Given instruction: Read the lines that follow and pick out every one containing the word "Blender".

[Start of Provided information]

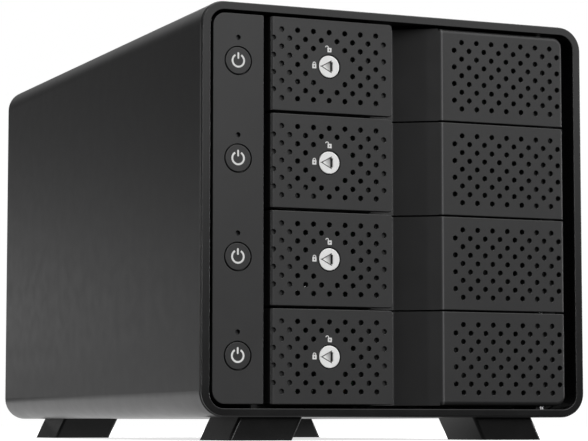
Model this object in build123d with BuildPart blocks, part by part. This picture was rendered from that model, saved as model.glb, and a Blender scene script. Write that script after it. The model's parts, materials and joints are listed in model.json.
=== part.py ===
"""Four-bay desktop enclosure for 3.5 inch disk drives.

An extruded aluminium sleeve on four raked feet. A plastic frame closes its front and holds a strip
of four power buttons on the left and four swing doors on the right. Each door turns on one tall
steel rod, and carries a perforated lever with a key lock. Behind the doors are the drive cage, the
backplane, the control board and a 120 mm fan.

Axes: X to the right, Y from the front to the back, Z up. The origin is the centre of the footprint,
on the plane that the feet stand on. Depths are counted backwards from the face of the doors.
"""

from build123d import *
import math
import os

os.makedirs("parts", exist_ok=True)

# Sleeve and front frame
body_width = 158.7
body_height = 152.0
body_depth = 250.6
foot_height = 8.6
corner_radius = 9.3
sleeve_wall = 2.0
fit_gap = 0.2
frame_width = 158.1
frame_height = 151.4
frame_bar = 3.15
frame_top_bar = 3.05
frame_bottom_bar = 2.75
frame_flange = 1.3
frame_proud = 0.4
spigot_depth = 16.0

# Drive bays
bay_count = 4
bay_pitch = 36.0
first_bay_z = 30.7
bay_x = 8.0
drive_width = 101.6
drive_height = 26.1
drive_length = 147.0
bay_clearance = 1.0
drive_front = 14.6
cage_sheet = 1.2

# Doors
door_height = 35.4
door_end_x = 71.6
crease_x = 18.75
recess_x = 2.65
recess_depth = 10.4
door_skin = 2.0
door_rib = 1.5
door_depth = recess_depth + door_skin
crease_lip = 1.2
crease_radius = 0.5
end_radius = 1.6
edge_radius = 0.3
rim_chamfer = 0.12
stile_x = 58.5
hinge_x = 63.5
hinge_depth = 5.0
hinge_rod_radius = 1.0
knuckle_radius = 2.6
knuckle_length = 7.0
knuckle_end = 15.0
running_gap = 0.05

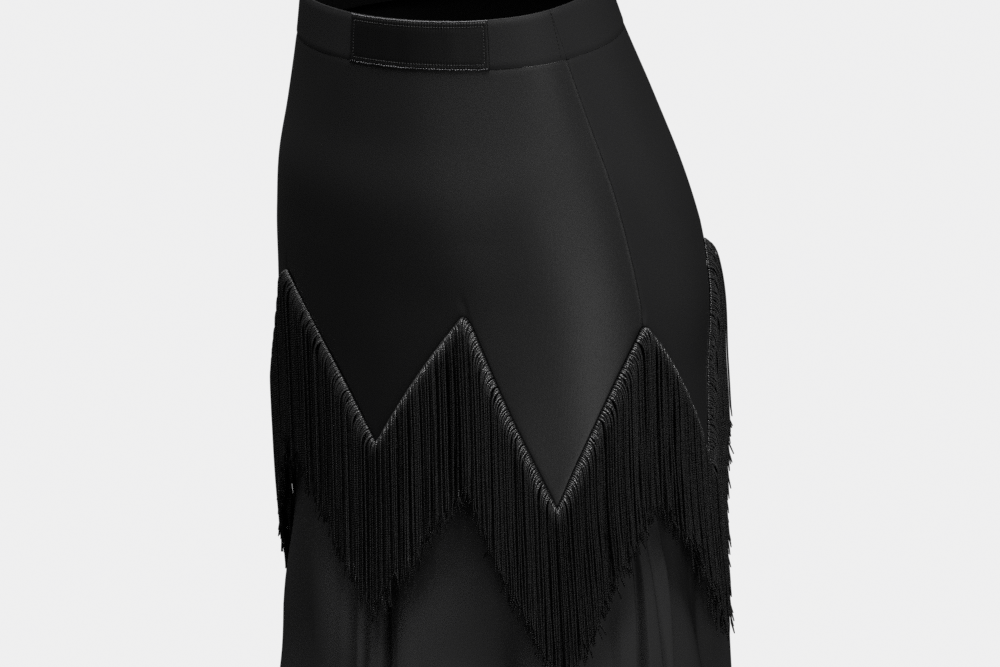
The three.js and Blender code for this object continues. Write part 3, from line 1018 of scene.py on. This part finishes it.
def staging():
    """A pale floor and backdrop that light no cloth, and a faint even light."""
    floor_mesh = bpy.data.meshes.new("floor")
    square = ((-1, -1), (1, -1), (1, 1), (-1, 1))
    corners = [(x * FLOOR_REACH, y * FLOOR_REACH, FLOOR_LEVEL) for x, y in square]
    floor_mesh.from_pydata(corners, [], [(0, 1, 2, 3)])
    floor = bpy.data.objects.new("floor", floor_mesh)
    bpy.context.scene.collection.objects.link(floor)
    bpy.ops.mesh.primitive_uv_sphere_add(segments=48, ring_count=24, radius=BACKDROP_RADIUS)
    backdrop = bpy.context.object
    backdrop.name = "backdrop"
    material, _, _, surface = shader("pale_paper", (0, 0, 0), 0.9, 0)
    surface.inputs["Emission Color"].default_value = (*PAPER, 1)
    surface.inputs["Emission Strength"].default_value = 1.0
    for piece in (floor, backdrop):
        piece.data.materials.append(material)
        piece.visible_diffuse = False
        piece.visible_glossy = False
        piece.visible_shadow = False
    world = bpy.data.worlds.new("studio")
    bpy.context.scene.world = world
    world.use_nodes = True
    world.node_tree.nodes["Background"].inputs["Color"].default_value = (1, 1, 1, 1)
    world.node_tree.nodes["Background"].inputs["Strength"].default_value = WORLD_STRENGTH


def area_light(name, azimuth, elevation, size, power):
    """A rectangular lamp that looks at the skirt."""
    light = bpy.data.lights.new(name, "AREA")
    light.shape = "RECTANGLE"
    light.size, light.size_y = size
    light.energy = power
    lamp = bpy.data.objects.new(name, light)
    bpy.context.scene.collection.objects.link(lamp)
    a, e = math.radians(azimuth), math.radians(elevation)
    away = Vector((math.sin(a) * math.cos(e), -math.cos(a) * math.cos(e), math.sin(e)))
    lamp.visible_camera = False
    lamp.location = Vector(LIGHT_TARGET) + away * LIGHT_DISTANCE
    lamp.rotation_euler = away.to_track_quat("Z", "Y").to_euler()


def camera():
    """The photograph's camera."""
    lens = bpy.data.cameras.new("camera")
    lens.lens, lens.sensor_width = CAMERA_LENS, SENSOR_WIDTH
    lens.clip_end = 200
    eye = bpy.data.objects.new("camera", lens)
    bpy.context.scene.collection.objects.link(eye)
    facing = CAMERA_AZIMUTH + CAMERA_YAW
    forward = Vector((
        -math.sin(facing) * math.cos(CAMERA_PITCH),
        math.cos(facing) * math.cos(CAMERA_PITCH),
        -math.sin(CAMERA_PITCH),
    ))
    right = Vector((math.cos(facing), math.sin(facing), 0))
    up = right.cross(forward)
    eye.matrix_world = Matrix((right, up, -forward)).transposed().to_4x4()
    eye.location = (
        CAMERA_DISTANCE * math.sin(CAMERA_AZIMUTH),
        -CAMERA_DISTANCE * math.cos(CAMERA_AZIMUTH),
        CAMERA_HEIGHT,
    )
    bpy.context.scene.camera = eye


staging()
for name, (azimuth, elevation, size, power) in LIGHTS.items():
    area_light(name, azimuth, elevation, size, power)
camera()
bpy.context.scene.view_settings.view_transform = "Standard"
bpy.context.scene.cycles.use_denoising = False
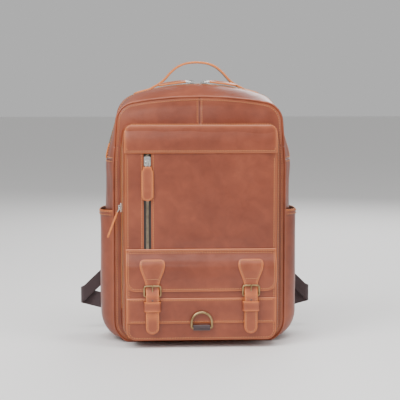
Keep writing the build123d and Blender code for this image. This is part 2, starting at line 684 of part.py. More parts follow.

[End of Provided information]

Reply:
Model this object in build123d with BuildPart blocks, part by part. This picture was rendered from that model, saved as model.glb, and a Blender scene script. Write that script after it. The model's parts, materials and joints are listed in model.json.
The three.js and Blender code for this object continues. Write part 3, from line 1018 of scene.py on. This part finishes it.
Keep writing the build123d and Blender code for this image. This is part 2, starting at line 684 of part.py. More parts follow.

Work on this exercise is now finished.